Glossary
- argument
- An argument is a value which is given to a procedure (or
program) to operate on. For example, in the expression "say( a
)", "a" is the only argument to the "say"
procedure.
- array
- An array is a multi-dimensional list of values. In OADL,
arrays need not contain values of all the same type. For example,
the following is a valid OADL array:
{1,2,"Hi",myClass}
*
- ASCII
- American Standard Code for Information Interchange - the
venerable 8-bit standard for the representation of characters. The
ASCII table gives a numeric value for each possible character in
the defined character set; for example, the letter 'a' has the
ASCII value 97.
- class
- A class is a group of data elements and procedures and/or
operators on those elements. Certain of the elements may be made
public so that other classes/objects/contexts may use them.
- constant
- A constant is a value in an OADL program which may not be
modified. Constants are found in many places in an OADL program,
from simple constants like the number "1" to a
complicated class declaration.
- expression
- An expression is a formula that mixes several operands with
operators, returning a result. A typical arithmetic formula is an
expression - for example,
pi*r*r
is an
expression.
- floating point
- A floating point number can represent both fractional and
whole numbers. Floating point numbers have a specific magnitude
range and precision depending on their type. Single-precision
numbers have a range of about 1e-38 to 3e38 and a precision of
about 7 decimal digits. Double-precision numbers have a range of
about 2e-308 to 2e308 and a precision of about 16 decimal digits.
Half-precision numbers have a range of about 6e-5 to about 7e4 and
a precision of about 3 decimal digits.
- identifier
- An identifier is a token in a programming language used to
represent a variable, a named constant, named procedure, or other
named item. Typically, identifiers start with an alphabetic
character (as well as some characters such as "_" and
"$") and are followed by any number of alphabetic
characters and numbers
- inheritance
- Inheritance is the ability of classes and objects to be
derived from another parent class. The derived class or instanced
object inherits all of the attributes from its parent.
- integer
- An integer is a whole number whose range depends on the
number of binary digits in the number. There about about 9 digits
of precision for normal integers, about 3 digits of precision for
1-byte integers, about 5 digits of precision for 2-byte integers,
and about 19 digits of precision for 8-byte integers.
- method
- A method is a public procedure interface to a class. A method
is always called on an instance of that class, with the dot call
syntax
obj
.
method(
args)
.
During execution of the method, the self
pseudo-variable can be used to find the Object
instance of the class that the method was called with.
- public
- A public item in a class or object is one which is visible
outside the class/object context. In addition, in OADL, a
Public
is a hash key index into an object which
may be declared independently of any class.
- multiple inheritance
- Multiple inheritance is the ability of a class to derive
attributes from more than one parent class. For example, a power
drill might derive attributes from both a cutting tool (number of
teeth, hardness, etc.) as well as from a power tool (spindle size,
motor HP, etc.)
- object
- An object is an instance of a class. Classes are always
non-modifiable; objects may be dynamic, with changes permitted to
various attributes of the object.
- operator
- An operator is one of several mathematical operations,
including
+
, -
, and so on.
Operators have one (monadic) or two (dyadic)

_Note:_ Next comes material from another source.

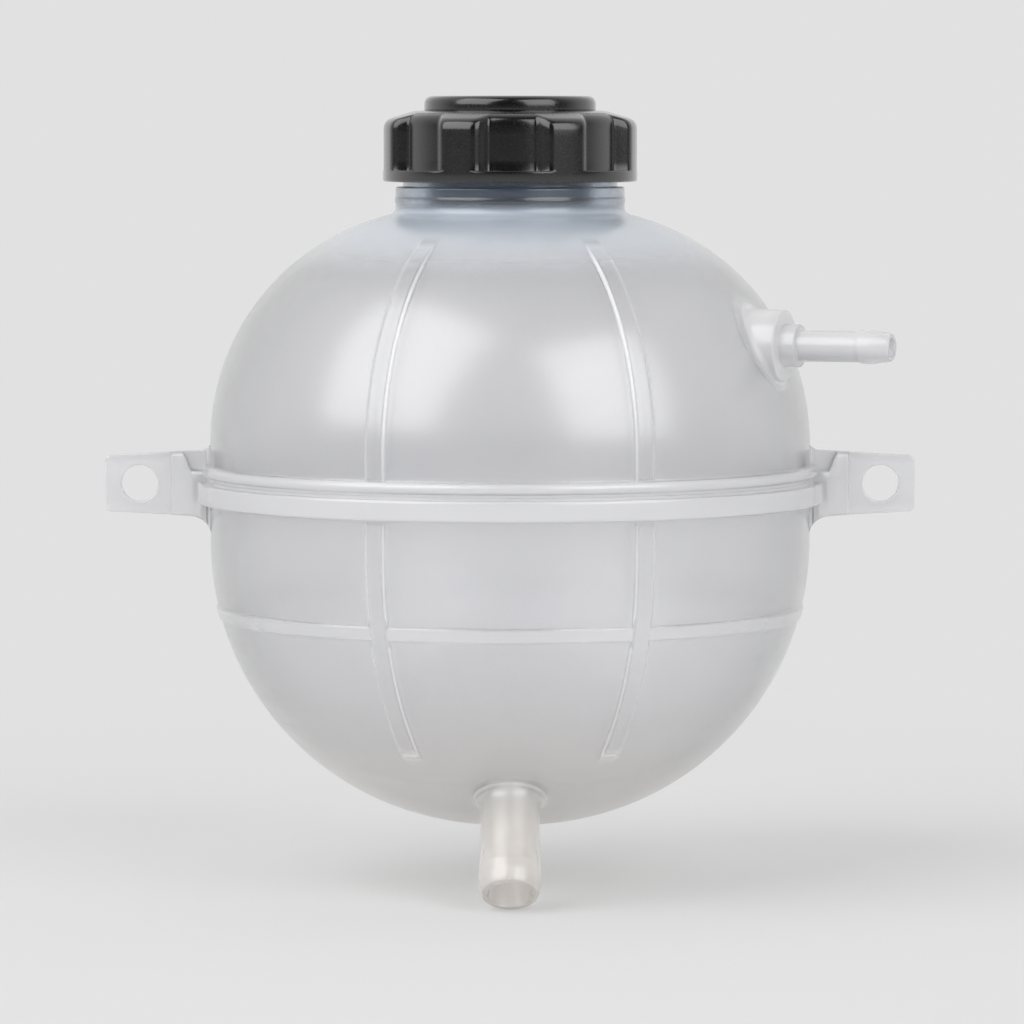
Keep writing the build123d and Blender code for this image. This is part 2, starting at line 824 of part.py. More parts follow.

operands. Operators may be overloaded by OADL classes.
- procedure
- A procedure is a sequence of instructions which tell a
computer what to do. In addition, procedures typically have
arguments - values that are given to the procedure to operate on -
and a return value.
- scalar
- A scalar is a simple single-valued item. For example, the
number 3 is a scalar. In OADL, for the purposes of array-valued
expressions, everything that is not an array is a scalar.
- token
- A token is a sequence of characters which are grouped
together according to a fixed set of rules. An identifier is a
token, as is a string literal, and a floating point number.
- Unicode
- Unicode is the modern standard for encoding text in displayed
output. It handles glyphs from most of the world's languages. OADL
supports the UTF-8 encoding as well as direct 21-bit Unicode glyphs
in a 32-bit field.
- variable
- A variable can be considered a "box" or holding
cell which contains a value. In OADL, most variables have a dynamic
type that may be changed by assigning a new value to the variable.